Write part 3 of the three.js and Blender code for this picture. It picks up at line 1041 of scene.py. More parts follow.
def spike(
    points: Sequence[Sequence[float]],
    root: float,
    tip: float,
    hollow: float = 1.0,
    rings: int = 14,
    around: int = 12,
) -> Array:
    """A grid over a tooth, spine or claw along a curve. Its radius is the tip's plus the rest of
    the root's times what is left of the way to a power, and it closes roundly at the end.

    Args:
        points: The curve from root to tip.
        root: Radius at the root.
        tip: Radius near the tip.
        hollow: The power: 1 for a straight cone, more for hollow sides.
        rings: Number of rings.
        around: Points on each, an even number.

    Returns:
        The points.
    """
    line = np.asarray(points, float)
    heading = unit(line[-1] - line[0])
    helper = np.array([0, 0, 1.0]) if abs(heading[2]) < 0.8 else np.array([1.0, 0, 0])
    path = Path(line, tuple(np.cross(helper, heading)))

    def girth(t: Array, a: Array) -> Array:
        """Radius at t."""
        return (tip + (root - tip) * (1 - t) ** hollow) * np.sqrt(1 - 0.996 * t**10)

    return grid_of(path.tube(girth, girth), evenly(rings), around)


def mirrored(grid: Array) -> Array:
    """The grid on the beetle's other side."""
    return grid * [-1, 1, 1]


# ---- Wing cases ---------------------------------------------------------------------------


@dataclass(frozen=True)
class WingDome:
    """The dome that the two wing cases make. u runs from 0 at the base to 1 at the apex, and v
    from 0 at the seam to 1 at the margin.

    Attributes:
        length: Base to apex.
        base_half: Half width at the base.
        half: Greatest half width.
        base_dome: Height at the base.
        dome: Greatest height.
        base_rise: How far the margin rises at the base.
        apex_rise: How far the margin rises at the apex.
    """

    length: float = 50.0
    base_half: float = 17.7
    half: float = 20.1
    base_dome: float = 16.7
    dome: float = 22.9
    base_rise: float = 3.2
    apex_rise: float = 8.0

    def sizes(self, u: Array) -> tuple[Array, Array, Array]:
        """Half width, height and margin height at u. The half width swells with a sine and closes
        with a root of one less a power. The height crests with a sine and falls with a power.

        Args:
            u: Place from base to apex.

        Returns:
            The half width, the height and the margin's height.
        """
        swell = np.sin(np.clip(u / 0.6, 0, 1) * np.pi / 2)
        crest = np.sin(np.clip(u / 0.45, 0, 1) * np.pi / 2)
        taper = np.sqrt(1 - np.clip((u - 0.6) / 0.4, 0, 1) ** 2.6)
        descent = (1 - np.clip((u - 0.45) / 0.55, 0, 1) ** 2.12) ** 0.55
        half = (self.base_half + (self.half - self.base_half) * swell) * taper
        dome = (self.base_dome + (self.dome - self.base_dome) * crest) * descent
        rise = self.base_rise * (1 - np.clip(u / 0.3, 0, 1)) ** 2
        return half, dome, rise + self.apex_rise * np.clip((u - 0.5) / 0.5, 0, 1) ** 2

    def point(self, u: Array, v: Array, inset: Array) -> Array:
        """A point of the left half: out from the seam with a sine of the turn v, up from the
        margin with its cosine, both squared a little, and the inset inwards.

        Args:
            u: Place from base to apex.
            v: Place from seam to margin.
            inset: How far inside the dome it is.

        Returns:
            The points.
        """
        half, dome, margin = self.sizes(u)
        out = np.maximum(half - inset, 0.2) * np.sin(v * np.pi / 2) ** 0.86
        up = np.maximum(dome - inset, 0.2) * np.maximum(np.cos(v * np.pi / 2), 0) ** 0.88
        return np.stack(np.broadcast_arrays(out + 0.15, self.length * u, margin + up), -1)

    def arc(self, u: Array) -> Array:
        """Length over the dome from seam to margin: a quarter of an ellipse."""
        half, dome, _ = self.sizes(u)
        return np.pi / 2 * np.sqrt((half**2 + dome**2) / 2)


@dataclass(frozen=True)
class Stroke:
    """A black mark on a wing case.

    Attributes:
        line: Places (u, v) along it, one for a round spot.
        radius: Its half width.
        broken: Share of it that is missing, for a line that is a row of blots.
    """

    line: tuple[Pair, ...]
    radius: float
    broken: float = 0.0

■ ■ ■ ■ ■

Problem to work on — Reproduce the data, keeping every line exactly the same.

Response to this exercise —
Write part 3 of the three.js and Blender code for this picture. It picks up at line 1041 of scene.py. More parts follow.
def spike(
    points: Sequence[Sequence[float]],
    root: float,
    tip: float,
    hollow: float = 1.0,
    rings: int = 14,
    around: int = 12,
) -> Array:
    """A grid over a tooth, spine or claw along a curve. Its radius is the tip's plus the rest of
    the root's times what is left of the way to a power, and it closes roundly at the end.

    Args:
        points: The curve from root to tip.
        root: Radius at the root.
        tip: Radius near the tip.
        hollow: The power: 1 for a straight cone, more for hollow sides.
        rings: Number of rings.
        around: Points on each, an even number.

    Returns:
        The points.
    """
    line = np.asarray(points, float)
    heading = unit(line[-1] - line[0])
    helper = np.array([0, 0, 1.0]) if abs(heading[2]) < 0.8 else np.array([1.0, 0, 0])
    path = Path(line, tuple(np.cross(helper, heading)))

    def girth(t: Array, a: Array) -> Array:
        """Radius at t."""
        return (tip + (root - tip) * (1 - t) ** hollow) * np.sqrt(1 - 0.996 * t**10)

    return grid_of(path.tube(girth, girth), evenly(rings), around)


def mirrored(grid: Array) -> Array:
    """The grid on the beetle's other side."""
    return grid * [-1, 1, 1]


# ---- Wing cases ---------------------------------------------------------------------------


@dataclass(frozen=True)
class WingDome:
    """The dome that the two wing cases make. u runs from 0 at the base to 1 at the apex, and v
    from 0 at the seam to 1 at the margin.

    Attributes:
        length: Base to apex.
        base_half: Half width at the base.
        half: Greatest half width.
        base_dome: Height at the base.
        dome: Greatest height.
        base_rise: How far the margin rises at the base.
        apex_rise: How far the margin rises at the apex.
    """

    length: float = 50.0
    base_half: float = 17.7
    half: float = 20.1
    base_dome: float = 16.7
    dome: float = 22.9
    base_rise: float = 3.2
    apex_rise: float = 8.0

    def sizes(self, u: Array) -> tuple[Array, Array, Array]:
        """Half width, height and margin height at u. The half width swells with a sine and closes
        with a root of one less a power. The height crests with a sine and falls with a power.

        Args:
            u: Place from base to apex.

        Returns:
            The half width, the height and the margin's height.
        """
        swell = np.sin(np.clip(u / 0.6, 0, 1) * np.pi / 2)
        crest = np.sin(np.clip(u / 0.45, 0, 1) * np.pi / 2)
        taper = np.sqrt(1 - np.clip((u - 0.6) / 0.4, 0, 1) ** 2.6)
        descent = (1 - np.clip((u - 0.45) / 0.55, 0, 1) ** 2.12) ** 0.55
        half = (self.base_half + (self.half - self.base_half) * swell) * taper
        dome = (self.base_dome + (self.dome - self.base_dome) * crest) * descent
        rise = self.base_rise * (1 - np.clip(u / 0.3, 0, 1)) ** 2
        return half, dome, rise + self.apex_rise * np.clip((u - 0.5) / 0.5, 0, 1) ** 2

    def point(self, u: Array, v: Array, inset: Array) -> Array:
        """A point of the left half: out from the seam with a sine of the turn v, up from the
        margin with its cosine, both squared a little, and the inset inwards.

        Args:
            u: Place from base to apex.
            v: Place from seam to margin.
            inset: How far inside the dome it is.

        Returns:
            The points.
        """
        half, dome, margin = self.sizes(u)
        out = np.maximum(half - inset, 0.2) * np.sin(v * np.pi / 2) ** 0.86
        up = np.maximum(dome - inset, 0.2) * np.maximum(np.cos(v * np.pi / 2), 0) ** 0.88
        return np.stack(np.broadcast_arrays(out + 0.15, self.length * u, margin + up), -1)

    def arc(self, u: Array) -> Array:
        """Length over the dome from seam to margin: a quarter of an ellipse."""
        half, dome, _ = self.sizes(u)
        return np.pi / 2 * np.sqrt((half**2 + dome**2) / 2)


@dataclass(frozen=True)
class Stroke:
    """A black mark on a wing case.

    Attributes:
        line: Places (u, v) along it, one for a round spot.
        radius: Its half width.
        broken: Share of it that is missing, for a line that is a row of blots.
    """

    line: tuple[Pair, ...]
    radius: float
    broken: float = 0.0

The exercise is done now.